With these records, Tom must have known of GFF’s allergy for failing managers but he still applied for the vacancy and accepted, when offered it after scrutiny.

Over the past decade, eleven Africa Cup of Nations tournaments have been staged by the Confederation of African Football (caf) in varying venues including the soon-to-be held one in Egypt, with Gambia reaching none of the finals. Failure to qualify for the continental showpiece has always been the advanced reason to explain coaches’ sackings. This cliché has led some questioning credentials of the previous tacticians while others argue the Scorpions managerial seat is a cursed portfolio, giving over dozen coaches have been shoved out the door from the year 2000.

The gospel truth is, managers have limited time to prove or stamp their foot print on the team.

From the five foreign managers hired from 2007-2019, Paul Put has been the sole man accorded adequate time, with his contract extended by government in the aftermath of the 2008 Afcon qualifiers which again ended in another catalogue of fiasco.

In every senior qualification round, the team is ridden with either a set of new players or the coach is new to the starlets in which case, test games are the only means the gaffer could separate the chaff from the wind.

Footing the bills of test matches for the squad cost millions, funds of which are usually never forthcoming from the Sports ministry whose cries of lack of money for such undertakings is very apparent. And if, at all, test games are arranged, it’s either with an understrength Central African Republic or an overrated often hastily assembled Moroccan home-based national team.

In a nutshell, the coach sees very minimal of his players and is forced to use the qualifiers proper as exhibition encounters –the very difference between Gambia and other countries with serious football ambition.

There is argument that retired stars Pa Dembo Touray, Ebou Sillah, Edrissa Sonko or Njogu Demba could better fathom the players when appointed to shepherd the set up like Senegal has with Aliou Cisse. The fact in this is, success is not guaranteed by copying every of another nation’s mannerisms.

Photo: The Belgian will be anticipating staying put

The French-speaking West African outfit had the solid foundation in place with Orange Company being the Taranga Lions’ perpetual sponsors and so aren’t feeling the annoying basics we are battling.

Knowing all these, Saintfiet accepted challenge of leading Gambia. Player revolt confronted him in his first assignment against Algeria with up to three key players refusing to turn up over the snub dealt to striker Bubacarr Trawally then plying his trade in China.

Confidence in the team hit unbelievably low with the revolt by key figures of the squad then considered the last straw.
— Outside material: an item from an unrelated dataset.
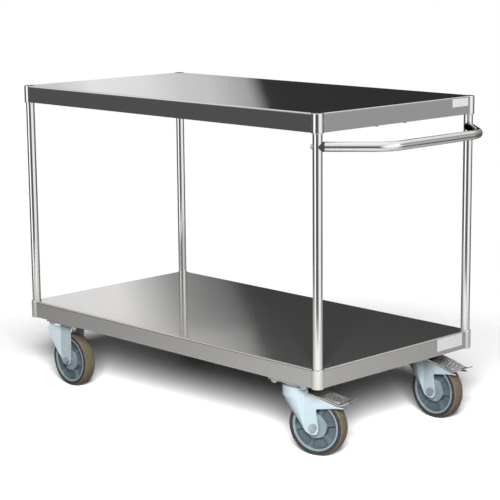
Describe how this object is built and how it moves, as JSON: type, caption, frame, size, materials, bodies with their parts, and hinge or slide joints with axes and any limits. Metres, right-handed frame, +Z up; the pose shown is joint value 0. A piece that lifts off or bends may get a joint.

However, Tom rose to the billing and delivered with an understrength experimental formation devoid of creativity and came out of it not quite unscathed –on account the opposition earned a point –but with his respect intact. It ended a draw as Algeria were left panicking. This had hope in the foreign gaffer by now bubbling to some height before another stalemate with Togo away in faraway Lome had one-time disgruntled home fans rallying fully behind as belief in the team took an upward trajectory.

Then Togo returned visit in Banjul and got away with an ambush, the Belgian’s first defeat. This setback was shoved down the shadows with the 3-1 win over Benin –Gambia’s first qualifier victory since Tanzania in 2011.
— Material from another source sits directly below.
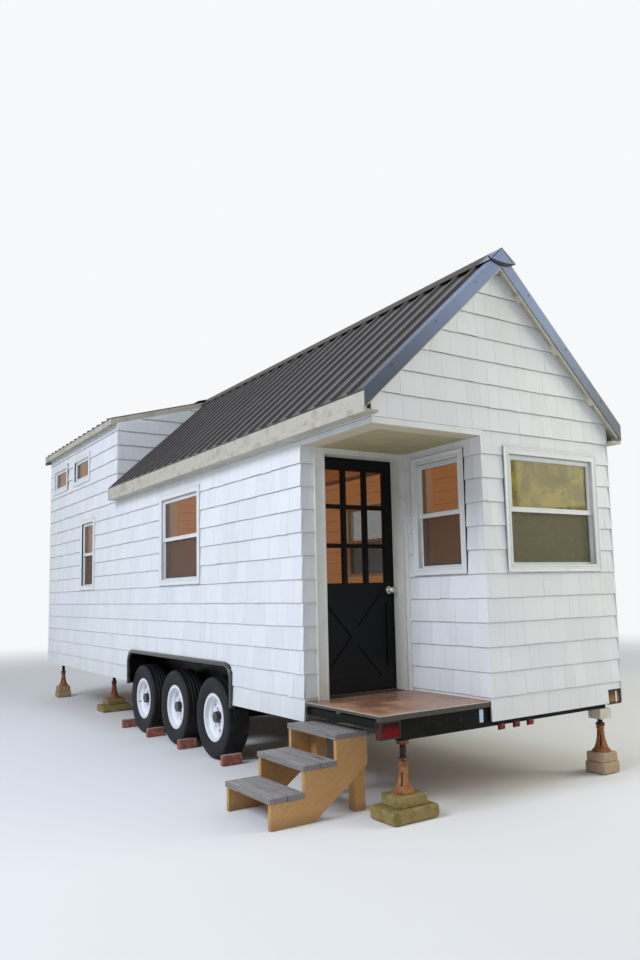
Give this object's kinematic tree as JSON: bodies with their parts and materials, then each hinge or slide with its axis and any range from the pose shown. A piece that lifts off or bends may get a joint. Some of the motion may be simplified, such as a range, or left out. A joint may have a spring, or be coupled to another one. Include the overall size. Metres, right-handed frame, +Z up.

He still managed to steal a point with a wholly questionable formation of nine defenders in the first period in Algiers. It’s also relevant to point out, all this was achieved with a very meticulous approach to defensive football.

The evident suggest with ample time to his side and trial matches accorded to the team by government and the FA against credible football oppositions, the Belgian could strike up the familiarity with his charges and, in essence, the football fluidity that could engineer, at last, an Africa Cup of Nations qualification berth.